AIM:
Your task is to quote, unchanged, only the lines from the one with "Turn this picture" through the one with "box_wall = 2; // [1.6:0.2:2.4]", both ends included.

A block of data:
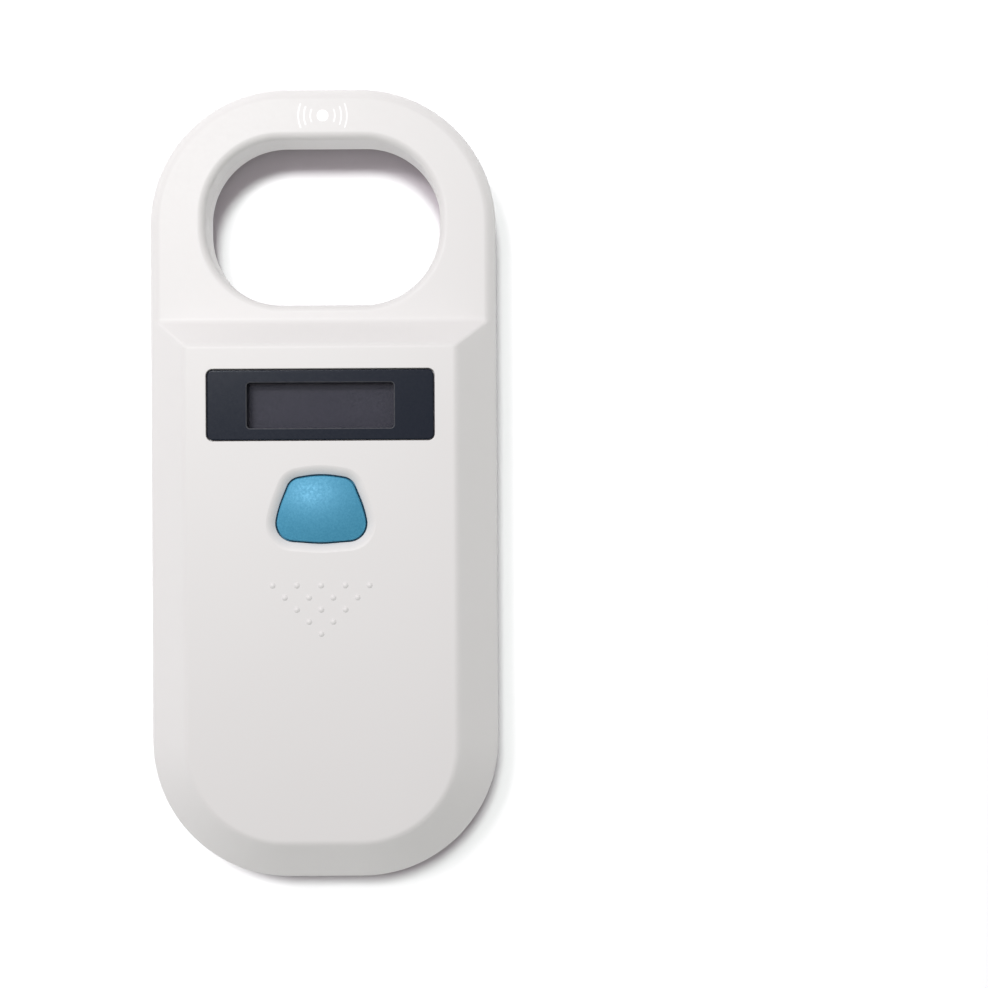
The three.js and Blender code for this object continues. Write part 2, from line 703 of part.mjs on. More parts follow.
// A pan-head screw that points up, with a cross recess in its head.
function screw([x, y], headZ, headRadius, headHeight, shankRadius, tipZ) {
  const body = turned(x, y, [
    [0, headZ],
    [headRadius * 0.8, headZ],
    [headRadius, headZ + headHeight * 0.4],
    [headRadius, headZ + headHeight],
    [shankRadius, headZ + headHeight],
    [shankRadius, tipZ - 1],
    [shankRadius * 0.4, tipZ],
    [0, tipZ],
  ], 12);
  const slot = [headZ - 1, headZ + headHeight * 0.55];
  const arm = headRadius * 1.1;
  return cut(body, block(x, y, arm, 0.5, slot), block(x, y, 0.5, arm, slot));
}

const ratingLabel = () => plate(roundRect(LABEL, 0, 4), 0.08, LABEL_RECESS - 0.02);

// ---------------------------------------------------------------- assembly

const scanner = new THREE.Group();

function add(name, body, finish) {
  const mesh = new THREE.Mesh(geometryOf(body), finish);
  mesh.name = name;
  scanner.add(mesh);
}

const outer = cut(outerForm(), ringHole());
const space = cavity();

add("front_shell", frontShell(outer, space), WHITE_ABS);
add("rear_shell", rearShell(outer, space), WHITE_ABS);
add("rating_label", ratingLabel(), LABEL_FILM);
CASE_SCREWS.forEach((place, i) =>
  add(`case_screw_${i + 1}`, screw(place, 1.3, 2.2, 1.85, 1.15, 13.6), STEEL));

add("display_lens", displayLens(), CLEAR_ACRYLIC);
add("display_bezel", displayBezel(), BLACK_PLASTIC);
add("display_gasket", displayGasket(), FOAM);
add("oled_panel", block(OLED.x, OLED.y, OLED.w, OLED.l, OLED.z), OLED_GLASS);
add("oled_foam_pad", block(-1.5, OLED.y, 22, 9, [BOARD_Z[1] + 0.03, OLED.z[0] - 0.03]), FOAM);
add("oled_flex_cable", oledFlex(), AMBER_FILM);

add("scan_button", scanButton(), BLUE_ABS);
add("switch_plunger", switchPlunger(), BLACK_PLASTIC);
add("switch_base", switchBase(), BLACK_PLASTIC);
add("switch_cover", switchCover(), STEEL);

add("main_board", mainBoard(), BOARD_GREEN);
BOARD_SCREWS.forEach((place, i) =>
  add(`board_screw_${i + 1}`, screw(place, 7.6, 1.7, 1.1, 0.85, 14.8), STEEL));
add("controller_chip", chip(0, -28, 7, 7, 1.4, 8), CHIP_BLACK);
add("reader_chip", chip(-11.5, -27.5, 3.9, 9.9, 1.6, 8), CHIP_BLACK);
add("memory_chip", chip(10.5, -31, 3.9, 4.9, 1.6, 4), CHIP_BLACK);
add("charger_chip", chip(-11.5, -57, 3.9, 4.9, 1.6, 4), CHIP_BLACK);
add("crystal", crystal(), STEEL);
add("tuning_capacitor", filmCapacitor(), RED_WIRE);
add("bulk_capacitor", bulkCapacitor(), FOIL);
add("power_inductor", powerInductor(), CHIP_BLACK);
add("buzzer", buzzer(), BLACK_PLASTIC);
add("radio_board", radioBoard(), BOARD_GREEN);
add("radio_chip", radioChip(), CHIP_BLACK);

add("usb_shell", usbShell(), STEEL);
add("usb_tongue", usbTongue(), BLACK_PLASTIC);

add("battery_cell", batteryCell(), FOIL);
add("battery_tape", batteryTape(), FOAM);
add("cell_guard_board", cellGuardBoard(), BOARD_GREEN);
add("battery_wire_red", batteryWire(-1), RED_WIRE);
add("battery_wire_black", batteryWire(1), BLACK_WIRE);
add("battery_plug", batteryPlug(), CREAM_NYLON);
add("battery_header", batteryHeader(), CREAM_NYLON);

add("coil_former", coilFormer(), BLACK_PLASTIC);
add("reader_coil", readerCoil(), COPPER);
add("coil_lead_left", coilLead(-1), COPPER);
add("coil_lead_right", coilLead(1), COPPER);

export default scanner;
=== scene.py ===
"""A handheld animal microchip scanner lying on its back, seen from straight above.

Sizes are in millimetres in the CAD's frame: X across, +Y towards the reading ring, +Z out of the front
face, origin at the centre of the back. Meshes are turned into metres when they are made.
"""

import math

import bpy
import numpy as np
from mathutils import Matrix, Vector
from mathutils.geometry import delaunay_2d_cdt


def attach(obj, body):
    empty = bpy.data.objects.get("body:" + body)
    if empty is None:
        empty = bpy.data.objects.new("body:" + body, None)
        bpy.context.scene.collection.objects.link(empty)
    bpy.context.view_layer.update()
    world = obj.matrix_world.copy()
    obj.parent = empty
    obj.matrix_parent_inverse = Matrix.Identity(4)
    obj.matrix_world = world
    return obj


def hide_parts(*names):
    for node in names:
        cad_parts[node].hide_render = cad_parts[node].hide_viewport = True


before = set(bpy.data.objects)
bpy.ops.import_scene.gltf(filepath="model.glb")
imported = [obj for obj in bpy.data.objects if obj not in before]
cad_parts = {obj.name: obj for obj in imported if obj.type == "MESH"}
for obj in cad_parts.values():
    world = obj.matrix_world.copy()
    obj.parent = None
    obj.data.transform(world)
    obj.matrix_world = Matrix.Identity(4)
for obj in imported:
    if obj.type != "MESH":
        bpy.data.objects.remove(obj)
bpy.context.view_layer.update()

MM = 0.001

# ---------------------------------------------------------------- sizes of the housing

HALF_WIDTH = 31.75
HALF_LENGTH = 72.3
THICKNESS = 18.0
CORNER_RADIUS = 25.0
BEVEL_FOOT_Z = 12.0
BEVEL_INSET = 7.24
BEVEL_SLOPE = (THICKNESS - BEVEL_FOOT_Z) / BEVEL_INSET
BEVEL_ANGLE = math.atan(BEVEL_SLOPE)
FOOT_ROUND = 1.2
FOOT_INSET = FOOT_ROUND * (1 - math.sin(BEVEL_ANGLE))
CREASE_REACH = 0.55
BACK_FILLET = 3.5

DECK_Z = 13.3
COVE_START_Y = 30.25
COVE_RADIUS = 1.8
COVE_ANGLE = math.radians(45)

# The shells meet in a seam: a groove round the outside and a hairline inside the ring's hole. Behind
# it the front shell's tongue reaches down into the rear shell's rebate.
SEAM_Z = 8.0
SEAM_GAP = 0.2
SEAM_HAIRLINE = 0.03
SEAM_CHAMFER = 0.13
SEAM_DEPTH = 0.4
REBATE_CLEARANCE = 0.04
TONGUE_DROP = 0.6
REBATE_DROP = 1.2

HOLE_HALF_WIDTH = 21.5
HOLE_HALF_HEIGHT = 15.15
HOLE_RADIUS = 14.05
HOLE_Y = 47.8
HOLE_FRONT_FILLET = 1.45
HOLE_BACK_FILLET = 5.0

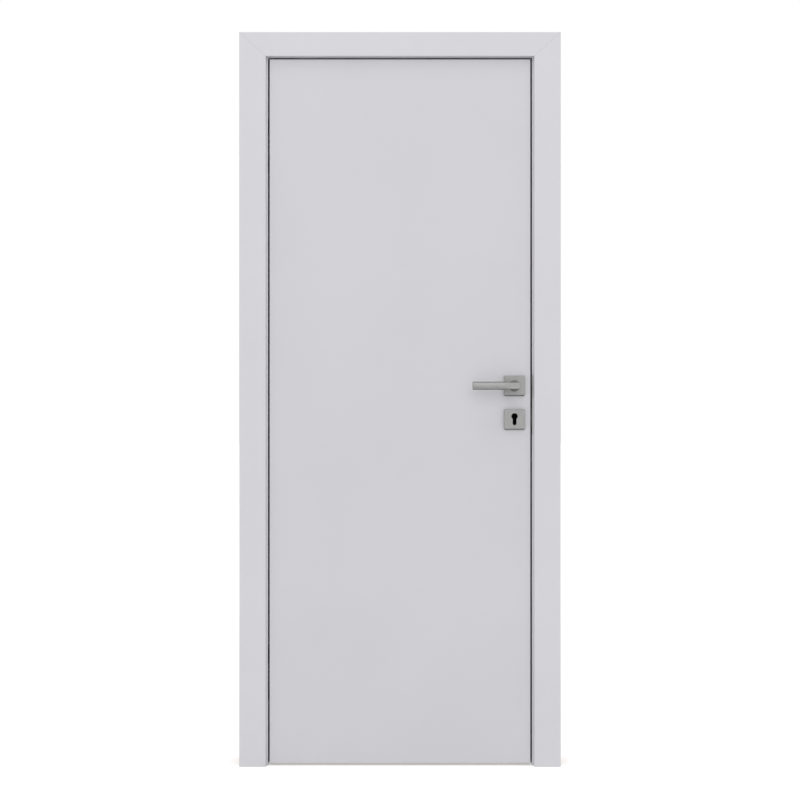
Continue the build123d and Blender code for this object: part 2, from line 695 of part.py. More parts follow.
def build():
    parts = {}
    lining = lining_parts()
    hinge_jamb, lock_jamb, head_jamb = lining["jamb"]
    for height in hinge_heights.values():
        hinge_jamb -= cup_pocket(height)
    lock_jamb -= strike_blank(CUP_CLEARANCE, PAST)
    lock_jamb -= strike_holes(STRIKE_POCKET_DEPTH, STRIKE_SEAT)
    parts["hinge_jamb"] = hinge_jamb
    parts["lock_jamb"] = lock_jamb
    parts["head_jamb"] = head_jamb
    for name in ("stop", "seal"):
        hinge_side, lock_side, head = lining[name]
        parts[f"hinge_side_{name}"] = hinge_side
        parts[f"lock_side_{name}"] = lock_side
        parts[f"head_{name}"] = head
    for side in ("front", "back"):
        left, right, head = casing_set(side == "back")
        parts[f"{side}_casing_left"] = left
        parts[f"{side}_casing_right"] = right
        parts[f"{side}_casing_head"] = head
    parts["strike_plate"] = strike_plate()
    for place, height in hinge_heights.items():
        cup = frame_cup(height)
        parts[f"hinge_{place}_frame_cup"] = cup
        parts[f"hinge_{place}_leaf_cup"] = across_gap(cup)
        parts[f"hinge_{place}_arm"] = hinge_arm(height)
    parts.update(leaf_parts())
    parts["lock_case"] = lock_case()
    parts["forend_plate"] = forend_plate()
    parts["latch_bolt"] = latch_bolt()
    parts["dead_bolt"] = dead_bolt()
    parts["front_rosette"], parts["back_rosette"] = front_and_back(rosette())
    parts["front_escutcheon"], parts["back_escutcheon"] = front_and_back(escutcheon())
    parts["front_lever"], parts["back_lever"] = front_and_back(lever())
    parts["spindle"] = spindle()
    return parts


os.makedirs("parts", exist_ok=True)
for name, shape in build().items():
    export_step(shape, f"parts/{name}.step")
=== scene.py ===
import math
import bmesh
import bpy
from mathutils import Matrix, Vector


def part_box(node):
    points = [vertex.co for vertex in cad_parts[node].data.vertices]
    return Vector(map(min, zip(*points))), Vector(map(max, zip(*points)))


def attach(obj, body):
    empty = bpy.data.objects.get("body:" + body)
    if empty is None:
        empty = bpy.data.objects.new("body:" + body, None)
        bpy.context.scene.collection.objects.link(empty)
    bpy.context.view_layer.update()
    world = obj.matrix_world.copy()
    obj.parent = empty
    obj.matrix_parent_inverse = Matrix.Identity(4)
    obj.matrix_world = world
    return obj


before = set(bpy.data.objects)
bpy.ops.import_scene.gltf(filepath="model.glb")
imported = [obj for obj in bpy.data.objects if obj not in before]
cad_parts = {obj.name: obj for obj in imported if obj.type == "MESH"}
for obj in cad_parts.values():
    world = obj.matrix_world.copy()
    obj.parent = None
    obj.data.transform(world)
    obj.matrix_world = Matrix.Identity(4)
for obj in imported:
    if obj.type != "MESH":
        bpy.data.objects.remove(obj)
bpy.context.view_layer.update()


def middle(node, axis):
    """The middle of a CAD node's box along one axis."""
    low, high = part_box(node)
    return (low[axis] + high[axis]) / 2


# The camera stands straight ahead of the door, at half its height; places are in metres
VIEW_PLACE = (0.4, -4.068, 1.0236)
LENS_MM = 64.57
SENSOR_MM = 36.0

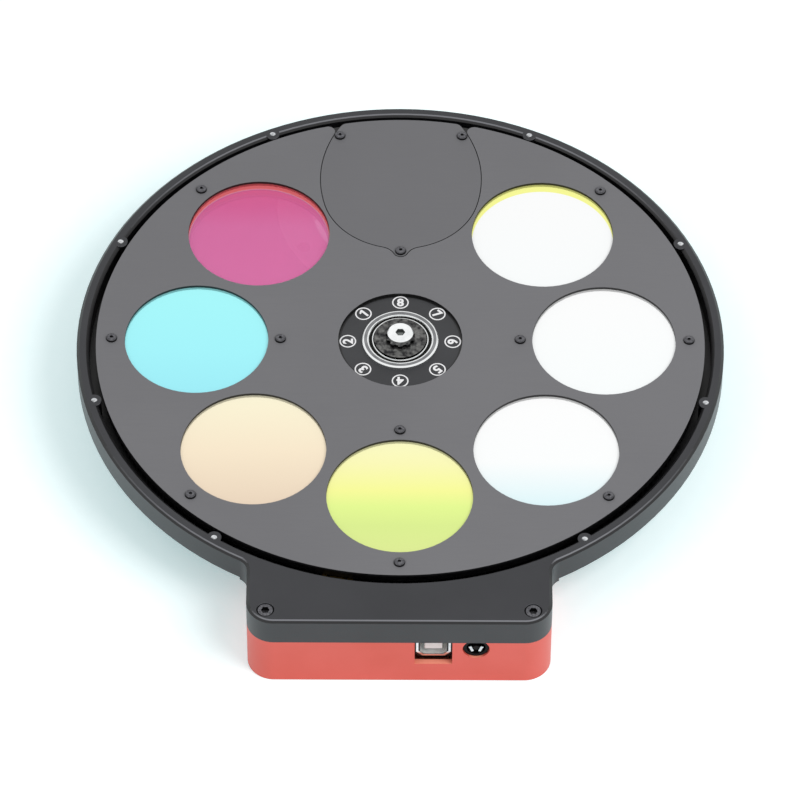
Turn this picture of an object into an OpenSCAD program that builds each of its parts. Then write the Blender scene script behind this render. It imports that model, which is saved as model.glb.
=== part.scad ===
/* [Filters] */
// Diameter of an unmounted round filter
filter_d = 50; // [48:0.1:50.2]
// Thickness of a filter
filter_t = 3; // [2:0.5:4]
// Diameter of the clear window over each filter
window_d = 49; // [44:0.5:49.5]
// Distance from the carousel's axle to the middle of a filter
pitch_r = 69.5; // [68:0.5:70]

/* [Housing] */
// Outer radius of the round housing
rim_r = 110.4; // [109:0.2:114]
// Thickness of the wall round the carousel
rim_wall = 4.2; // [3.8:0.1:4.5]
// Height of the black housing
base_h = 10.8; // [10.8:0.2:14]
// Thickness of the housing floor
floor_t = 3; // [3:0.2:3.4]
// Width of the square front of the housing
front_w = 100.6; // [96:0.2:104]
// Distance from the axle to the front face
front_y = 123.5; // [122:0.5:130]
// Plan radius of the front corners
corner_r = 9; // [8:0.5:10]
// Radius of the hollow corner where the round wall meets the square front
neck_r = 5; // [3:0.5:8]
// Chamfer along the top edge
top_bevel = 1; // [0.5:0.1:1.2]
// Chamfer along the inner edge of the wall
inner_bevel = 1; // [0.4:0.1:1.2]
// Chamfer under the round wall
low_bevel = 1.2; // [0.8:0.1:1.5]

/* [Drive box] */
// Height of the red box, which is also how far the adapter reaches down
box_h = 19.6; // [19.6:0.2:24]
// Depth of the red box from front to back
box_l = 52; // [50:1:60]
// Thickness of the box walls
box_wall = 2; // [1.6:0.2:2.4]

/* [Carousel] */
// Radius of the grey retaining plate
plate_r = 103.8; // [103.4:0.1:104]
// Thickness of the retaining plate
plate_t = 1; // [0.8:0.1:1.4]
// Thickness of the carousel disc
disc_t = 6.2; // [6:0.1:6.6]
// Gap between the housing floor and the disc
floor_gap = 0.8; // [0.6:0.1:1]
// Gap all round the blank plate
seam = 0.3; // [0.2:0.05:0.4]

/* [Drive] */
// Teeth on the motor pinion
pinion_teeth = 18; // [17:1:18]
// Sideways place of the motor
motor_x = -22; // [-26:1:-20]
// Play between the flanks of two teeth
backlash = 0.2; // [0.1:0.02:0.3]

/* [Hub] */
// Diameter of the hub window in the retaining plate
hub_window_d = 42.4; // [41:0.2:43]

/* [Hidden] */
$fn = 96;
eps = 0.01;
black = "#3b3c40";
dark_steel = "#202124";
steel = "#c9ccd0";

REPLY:
Turn this picture of an object into an OpenSCAD program that builds each of its parts. Then write the Blender scene script behind this render. It imports that model, which is saved as model.glb.
=== part.scad ===
/* [Filters] */
// Diameter of an unmounted round filter
filter_d = 50; // [48:0.1:50.2]
// Thickness of a filter
filter_t = 3; // [2:0.5:4]
// Diameter of the clear window over each filter
window_d = 49; // [44:0.5:49.5]
// Distance from the carousel's axle to the middle of a filter
pitch_r = 69.5; // [68:0.5:70]

/* [Housing] */
// Outer radius of the round housing
rim_r = 110.4; // [109:0.2:114]
// Thickness of the wall round the carousel
rim_wall = 4.2; // [3.8:0.1:4.5]
// Height of the black housing
base_h = 10.8; // [10.8:0.2:14]
// Thickness of the housing floor
floor_t = 3; // [3:0.2:3.4]
// Width of the square front of the housing
front_w = 100.6; // [96:0.2:104]
// Distance from the axle to the front face
front_y = 123.5; // [122:0.5:130]
// Plan radius of the front corners
corner_r = 9; // [8:0.5:10]
// Radius of the hollow corner where the round wall meets the square front
neck_r = 5; // [3:0.5:8]
// Chamfer along the top edge
top_bevel = 1; // [0.5:0.1:1.2]
// Chamfer along the inner edge of the wall
inner_bevel = 1; // [0.4:0.1:1.2]
// Chamfer under the round wall
low_bevel = 1.2; // [0.8:0.1:1.5]

/* [Drive box] */
// Height of the red box, which is also how far the adapter reaches down
box_h = 19.6; // [19.6:0.2:24]
// Depth of the red box from front to back
box_l = 52; // [50:1:60]
// Thickness of the box walls
box_wall = 2; // [1.6:0.2:2.4]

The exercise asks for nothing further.